begin STORED DATA
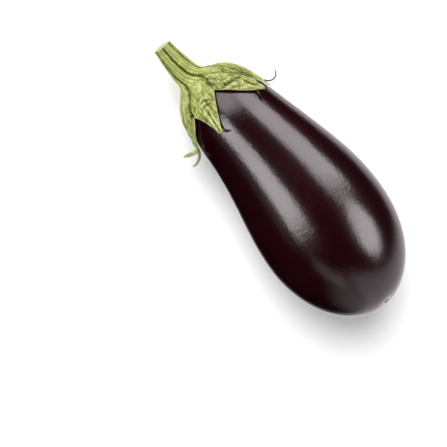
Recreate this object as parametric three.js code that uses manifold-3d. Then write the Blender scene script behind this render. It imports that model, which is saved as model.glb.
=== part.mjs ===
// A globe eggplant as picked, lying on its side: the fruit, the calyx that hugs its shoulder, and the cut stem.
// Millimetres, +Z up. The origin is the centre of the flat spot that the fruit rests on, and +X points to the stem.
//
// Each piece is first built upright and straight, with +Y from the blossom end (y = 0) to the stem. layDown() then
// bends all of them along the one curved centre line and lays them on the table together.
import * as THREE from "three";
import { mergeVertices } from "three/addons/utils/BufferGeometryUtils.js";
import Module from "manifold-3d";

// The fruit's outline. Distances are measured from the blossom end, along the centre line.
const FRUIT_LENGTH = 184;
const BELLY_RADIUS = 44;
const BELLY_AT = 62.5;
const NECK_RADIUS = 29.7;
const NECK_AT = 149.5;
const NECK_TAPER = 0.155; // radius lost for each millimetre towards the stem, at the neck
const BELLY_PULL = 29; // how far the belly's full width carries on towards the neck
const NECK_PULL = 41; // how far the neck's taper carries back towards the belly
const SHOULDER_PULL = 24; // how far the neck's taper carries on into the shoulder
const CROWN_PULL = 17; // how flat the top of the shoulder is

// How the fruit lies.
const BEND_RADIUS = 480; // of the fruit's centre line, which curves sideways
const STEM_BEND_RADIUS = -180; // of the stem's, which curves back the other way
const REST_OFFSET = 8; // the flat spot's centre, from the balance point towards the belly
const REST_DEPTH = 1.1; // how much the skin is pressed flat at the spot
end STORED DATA
=== TASK GOAL ===
From the listing above, reproduce all the lines exactly.

=== SOLUTION FOR THIS PROBLEM ===
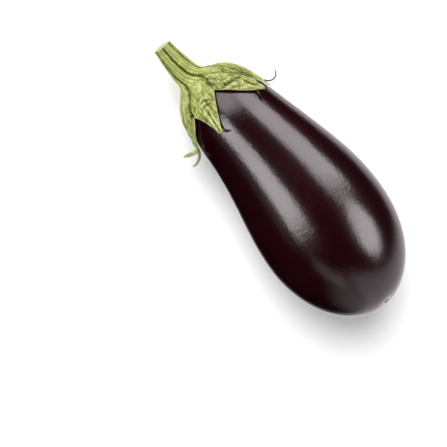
Recreate this object as parametric three.js code that uses manifold-3d. Then write the Blender scene script behind this render. It imports that model, which is saved as model.glb.
=== part.mjs ===
// A globe eggplant as picked, lying on its side: the fruit, the calyx that hugs its shoulder, and the cut stem.
// Millimetres, +Z up. The origin is the centre of the flat spot that the fruit rests on, and +X points to the stem.
//
// Each piece is first built upright and straight, with +Y from the blossom end (y = 0) to the stem. layDown() then
// bends all of them along the one curved centre line and lays them on the table together.
import * as THREE from "three";
import { mergeVertices } from "three/addons/utils/BufferGeometryUtils.js";
import Module from "manifold-3d";

// The fruit's outline. Distances are measured from the blossom end, along the centre line.
const FRUIT_LENGTH = 184;
const BELLY_RADIUS = 44;
const BELLY_AT = 62.5;
const NECK_RADIUS = 29.7;
const NECK_AT = 149.5;
const NECK_TAPER = 0.155; // radius lost for each millimetre towards the stem, at the neck
const BELLY_PULL = 29; // how far the belly's full width carries on towards the neck
const NECK_PULL = 41; // how far the neck's taper carries back towards the belly
const SHOULDER_PULL = 24; // how far the neck's taper carries on into the shoulder
const CROWN_PULL = 17; // how flat the top of the shoulder is

// How the fruit lies.
const BEND_RADIUS = 480; // of the fruit's centre line, which curves sideways
const STEM_BEND_RADIUS = -180; // of the stem's, which curves back the other way
const REST_OFFSET = 8; // the flat spot's centre, from the balance point towards the belly
const REST_DEPTH = 1.1; // how much the skin is pressed flat at the spot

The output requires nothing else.